Actually, from my experience as a programmer I'd much rather have someone come with a spreadsheet he worked with for a year, and very specific requirements such as "we want some people to be able to see these fields, some people to be able to edit these columns" and so... than to have someone with a vague notion of what he needs and then turning that into a relational database. Even if spreadsheets seem awful, a year's user experience with a fast prototyping tool (i.e. the spreadsheet) is priceless.
As a Slashdot discussion grows longer, the probability of an analogy involving cars approaches one.
Who needs meaningful filenames and directories when you have grep?
Actually, he has a point.
One of the best features, to my taste, of gmail is that I can quickly find an email with a specific content regardless of the subject. Same thing with files if they are full content indexed.

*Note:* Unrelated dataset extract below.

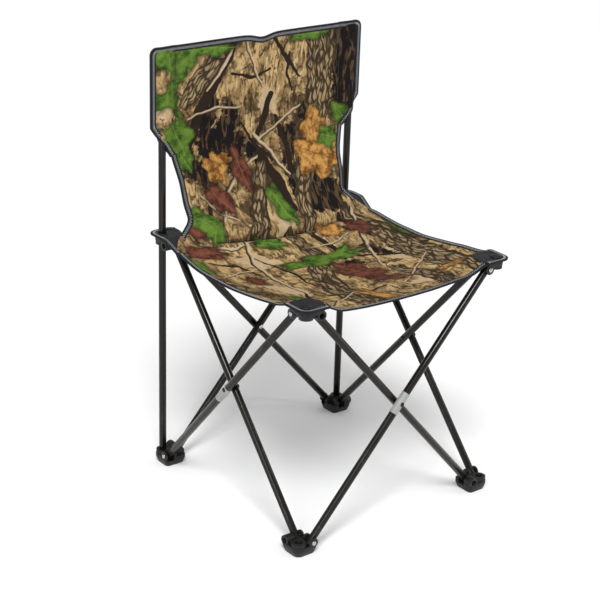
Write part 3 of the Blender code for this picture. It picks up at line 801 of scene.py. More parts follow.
def surface(x, t):
    """Points of the printed face, with its folds."""
    v = cloth_v(t)
    width = half_width(t)
    from_edge = np.minimum(width - np.abs(x), cloth_v(FRONT) - v)
    free = 0.25 + 0.75 * soft_step(from_edge, 0.0, 0.04)
    on_tube = 1 - soft_step(np.abs(x), 0.168, 0.178) * soft_step(HINGE + 1 - t, 0, 0.6)
    base = base_surface(x, t)
    on_hub = 1 - soft_step(base[..., 2], 0.4325, 0.4362) * (t > ON_HUBS)
    fold = (ripples(x, v) + pull_folds(x, v)) * free * on_tube * on_hub + crease(x, v)
    return base + facing(x, t) * fold[..., None]


print("cloth", round(float(cloth_v(FRONT)), 3), "m down its length")

# %% [markdown]
# ## The print
# The cloth carries a woodland print: tan litter, bark, dead twigs, green and rust leaves. Each
# element is placed on the flat cloth, in millimetres across from its middle and down from its
# top, and worked out at every point of the sheet as a distance to its outline. The material
# then draws crisp edges from those distances and fills each shape with its own fine pattern.

# %% Shapes on flat cloth
GREEN_LEAVES = (  # across, down, long, wide, turn in degrees, lobes
    (-188, 38, 105, 74, 80, 5), (-176, 150, 120, 70, 65, 5), (-196, 88, 80, 58, 95, 4),
    (-104, 12, 104, 34, 6, 5), (-150, 22, 60, 44, 140, 4), (-163, 196, 62, 40, 60, 5),
    (104, 12, 96, 26, 0, 5), (180, 165, 58, 36, 50, 4), (150, 204, 50, 46, 20, 5),
    (13, 303, 88, 40, 70, 5), (-150, 312, 84, 46, 35, 6), (-132, 332, 50, 34, 110, 5),
    (18, 448, 196, 44, 3, 7), (-46, 366, 66, 36, 20, 5), (-204, 404, 84, 24, 78, 4),
    (206, 446, 84, 22, 92, 4), (-138, 586, 44, 24, 40, 4), (-196, 628, 40, 20, 85, 3),
    (66, 438, 60, 26, -35, 4),
)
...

And that is the way that humans naturally work: "I know what I am looking for, I just don't know where I put it (nor I care where it was)". The folders and file names paradigm is an emulation of the paper archival model. Classes are tough on how to create a mantain one (bookeeping, library, secretaries).
You see, this "order" force us to keep to pieces of information in our head: What is it and where is it. And to use one to get the other.
Of course anyone can create a simple filing system, but it requires some level of self disipline to keep it.
And is not intuitive.
I know what I want... just fetch it!
Actually there is stil an immense use for Excel in data processing. As a mathematician, I find Excel excellent for very-short-term data analysis projects. If you need to put the data in a database... you can always dump the whole spreadsheet.
Excel generates graphs very quickly, has quite a powerful set of numerical analysis functions and just works.
Databases aren't the answer when you want fast results.